Simon showed that humor in accepting the award but he also had some harsh words for the profession. He said the news media should have done a better job investigating allegations that Iraq processed weapons of mass destruction before President George W. Bush ordered invasion. “Iraq was the stupidest war in American history,” he said.

The night was the highlight of the club’s jubilee year. Even the menu was special; chefs prepared modern adaptations of the oxtail soup, curried chicken and spumoni offered at the first OPC dinner in 1940. Dateline, the awards dinner magazine, presented the club’s history and the role of its members in international journalism over the past eight decades through images and essays contributed by correspondents and photographers associated with the club. Twenty-six blocks south of the banquet room overlooking Central Park, the club’s official color of blue illuminated the top of Empire State Building.

The dinner also marked the retirement of Sonya K. Fry after serving as 20 years as OPC executive director. She received a standing ovation from a crowd that included every president or a family representative of every OPC leader she worked with.

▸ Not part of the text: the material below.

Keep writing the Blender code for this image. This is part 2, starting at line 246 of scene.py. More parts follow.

For the first time, one reporter received two OPC awards for a single story. Rakmini Callimachi earned both the Hal Boyle and Bob Considine awards for her work as AP’s West Africa bureau chief. Callimachi made OPC history by getting to Timbuktu days after French forces drove invading Islamists out of the remote Mali city. Under a pile of trash, she found an unprecedented trove of internal al-Qaeda documents that allowed her to detail how the terror group operates much like a multinational corporation, with expense reports, salary spreadsheets, public relation strategy and the equivalent of a human resources division. Callimachi joined The New York Times in March.

Tyler Hicks of The New York Times won the 2013 Robert Capa Gold Medal Award for his enterprise and courage covering the attack last September on the Westgate mall in Nairobi. Using a word repeated on center stage throughout the night, Hicks said it was “humbling” to have his name on a list with Capa legends that include his friend Chris Hondros, who was killed two years ago in a mortar attack in Libya. Hicks won a Pulitzer for the same work, which OPC judges described this way: “Every frame tells the story of a terrifying and dangerous situation.”

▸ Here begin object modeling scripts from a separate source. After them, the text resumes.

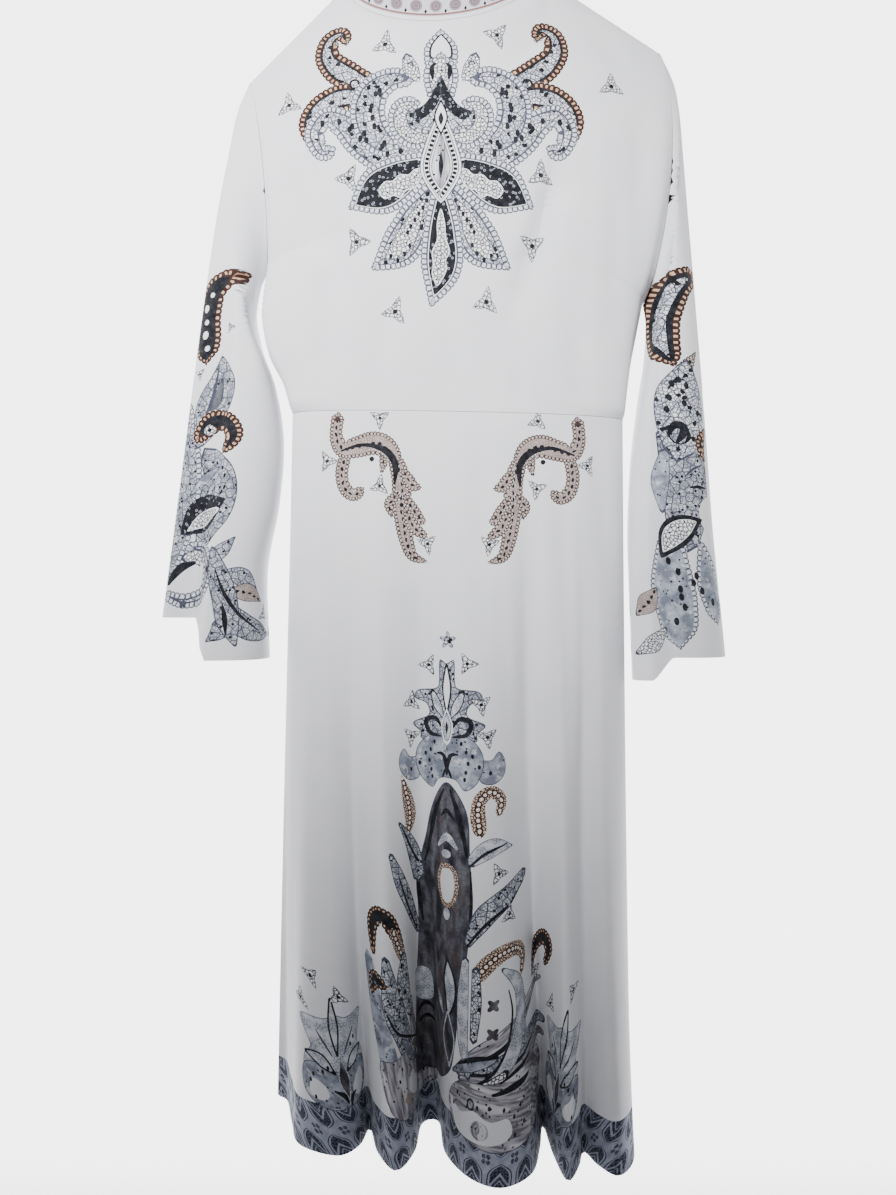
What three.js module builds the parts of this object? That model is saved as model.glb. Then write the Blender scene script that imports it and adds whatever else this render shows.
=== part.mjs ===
// A long white jersey caftan with bell sleeves and a stand collar, hanging on a plain hanger.
// Millimetres. +Z is up, the side shown faces -Y, and the origin is the inside top of the hook.

import * as THREE from 'three';

const WALL = 1.4; // the jersey with its seam allowances
const SEAM = 0.4; // clearance along every seam
const SHARP_FOLD = 0.6; // two pieces that meet more sharply than this keep their own slopes

const CLOTH = new THREE.MeshStandardMaterial({ color: 0xe4e4e6, roughness: 0.85 });
const BAND = new THREE.MeshStandardMaterial({ color: 0x9aa0ad, roughness: 0.85 });
const WOOD = new THREE.MeshStandardMaterial({ color: 0xb99a6f, roughness: 0.5 });
const WIRE = new THREE.MeshStandardMaterial({ color: 0xb8bcc0, roughness: 0.25, metalness: 1 });

// The waist seam: its ends, its height in the middle, its fall to the right and its depths.
const WAIST = { left: -161, right: 181, z: -565, fall: 0.02, front: 38, back: 34, square: 2.6 };

// The hem as it would run with no folds in it.
const HEM = { left: -180, right: 186, z: -1303, front: 52, back: 70, square: 2.4 };
const FOLD_GROWTH = 2.1; // how late the folds open on their way down from the waist

// The hem seen from above, from the left side seam round the front to the right side seam.
const FRONT_FOLDS = [
  { place: 'left seam', x: -189, y: 68 },
  { place: 'left pleat', x: -176, y: 54 },
  { place: 'first flank', x: -164, y: 10 },
  { place: 'first corner', x: -150, y: -30 },
  { place: 'first crest', x: -110, y: -50 },
  { place: 'first side', x: -89, y: -32 },
  { place: 'first trough', x: -81, y: -2 },
  { place: 'second flank', x: -70, y: -44 },
  { place: 'second crest', x: -50, y: -75 },
  { place: 'second side', x: -33, y: -42 },
  { place: 'second trough', x: -27, y: 8 },
  { place: 'trough floor', x: -10, y: 12 },
  { place: 'third flank', x: -3, y: -44 },
  { place: 'third shoulder', x: 20, y: -86 },
  { place: 'third crest', x: 50, y: -102 },
  { place: 'third corner', x: 80, y: -80 },
  { place: 'third side', x: 92, y: -38 },
  { place: 'third trough', x: 99, y: 3 },
  { place: 'fourth flank', x: 104, y: -48 },
  { place: 'fourth crest', x: 113, y: -91 },
  { place: 'fourth side', x: 127, y: -68 },
  { place: 'fourth trough', x: 135, y: -43 },
  { place: 'fifth flank', x: 146, y: -66 },
  { place: 'fifth crest', x: 163, y: -83 },
  { place: 'fifth corner', x: 182, y: -58 },
  { place: 'right side', x: 189, y: -12 },
  { place: 'right seam', x: 189, y: 24 },
];

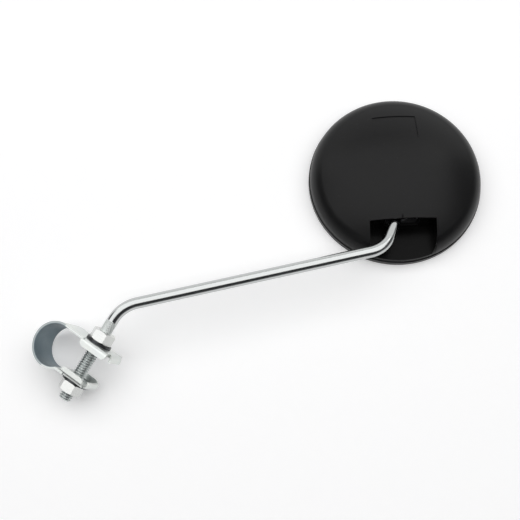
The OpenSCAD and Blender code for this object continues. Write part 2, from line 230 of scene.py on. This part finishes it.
# Nuts and washers. Cold formed M8 nuts in bright zinc, each on a flat washer stamped from
# darker unplated steel. They are screwed down on the stalk from both sides of the ears.
NUT_LIGHT = (0.74, 0.75, 0.725, 1.0)
NUT_DARK = (0.63, 0.64, 0.63, 1.0)
NUT_ROUGH = 0.26
WASHER_LIGHT = (0.12, 0.125, 0.13, 1.0)
WASHER_DARK = (0.05, 0.052, 0.055, 1.0)
WASHER_ROUGH = 0.38
dress(["upper_nut", "lower_nut"], steel_finish("nut_zinc", NUT_LIGHT, NUT_DARK, NUT_ROUGH))
dress(["upper_washer", "lower_washer"],
      steel_finish("washer_steel", WASHER_LIGHT, WASHER_DARK, WASHER_ROUGH))

# Stalk. A 7 mm steel rod bent twice, with a rolled thread and a knurled collar at one end
# and a pin with a peened head at the other. It is plated all over, dull on thread and knurl.
foot = np.array(joints["stalk_swivel"]["pos_m"])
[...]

Winning feels good because it “strokes our inner child,” said Cam Simpson of Bloomberg News, winner of the Joe and Laurie Dine Award, but it also gives the incentive “to write another story or take another picture.” Simpson won for a series showing the grim life of workers who make Apple iPhones.

For his third time accepting the Thomas Nast Award for cartoons on international affairs, Kevin Kallaugher, the political cartoonist known as KAL, showed examples of his work as he gave thanks to the faces, policies and fumbles of world leaders that have kept him employed for decades at The Economist and The Baltimore Sun. The images began with a crayon sketch of Abraham Lincoln he made as a 6-year-old.

Although Reuters has won for photos in the past, the Malcolm Forbes Award was its first for reporting. A team headed by Steve Stecklow, detailed how Iran’s top religious cleric, Supreme Leader Ayatollah Ali Khamenei amassed and controls a financial empire worth about $95 billion. Reuters pursued the story even though it was warned by sources within Iran that its investigation might derail attempts to reopen its Tehran bureau. Stecklow said the team was unable to do any on-the-ground reporting.

In the 1990s, Kerry Dolan was editor of OPC’s Bulletin but on this night she was a winner. Dolan, now a Forbes editor tracking the world’s wealthiest people, received the Morton Frank Award for revealing that while Prince Alwaleed Bin Talal of Saudi Arabia is one of the richest men in the world, he exaggerates his worth by several billion dollars in an effort to rank higher on Forbes’ list of global billionaires.

“What’s going on in the rest of the world matters,” said Charlie D’Agata, a CBS correspondent, in describing a message of the awards and the OPC. D’Agata led a team that won the David Kaplan Award for reporting from Tahrir Square in Cairo during a bloody crackdown by Egypt’s military regime.

OPC members Ric Esther Bienstock and Simcha Jacobovici were part of a documentary team from Associated Producers Ltd. for HBO Documentary Films that won the Edward R. Murrow Award for “Tales from the Organ Trade.” Bienstock and Jacobovici were also on a team that won the award in 2006.

Robert Nickelsburg, an OPC Board member, won the Olivier Rebbot Award for Afghanistan: A Distant War, a book that collects 150 of his color photographs spanning 25 years from before the Soviet withdrawal from Afghanistan through the shrinking U.S. presence. Nickelsburg also served as photo editor for Dateline.

William J. Holstein, president of the OPC Foundation, once again guided the dinner to success in his role as dinner chair, making sure the room was filled to capacity. Robert Friedman of Bloomberg News served as head judge for the 22 award categories that garnered a total of 449 entries. Charles P. Wallace, an OPC Board member, served as editor of Dateline, which was designed by Nancy Novick. OPC intern Mariam Haris assisted Nickelsberg by researching photos for Dateline.

Lenovo sponsored the reception before the dinner and afterwards, the company presented winners with a Lenovo Yoga Tablet, which can be used as a laptop or a tablet. Daimler sponsored the Meet-the-Winners After Party. Lufthansa is the official airline of the awards.

Journalists are storytellers and a wondrous part of the OPC’s annual dinner is to hear the stories behind the stories. David Muir, weekend anchor of ABC News, kept the evening flowing in his role as awards presenter.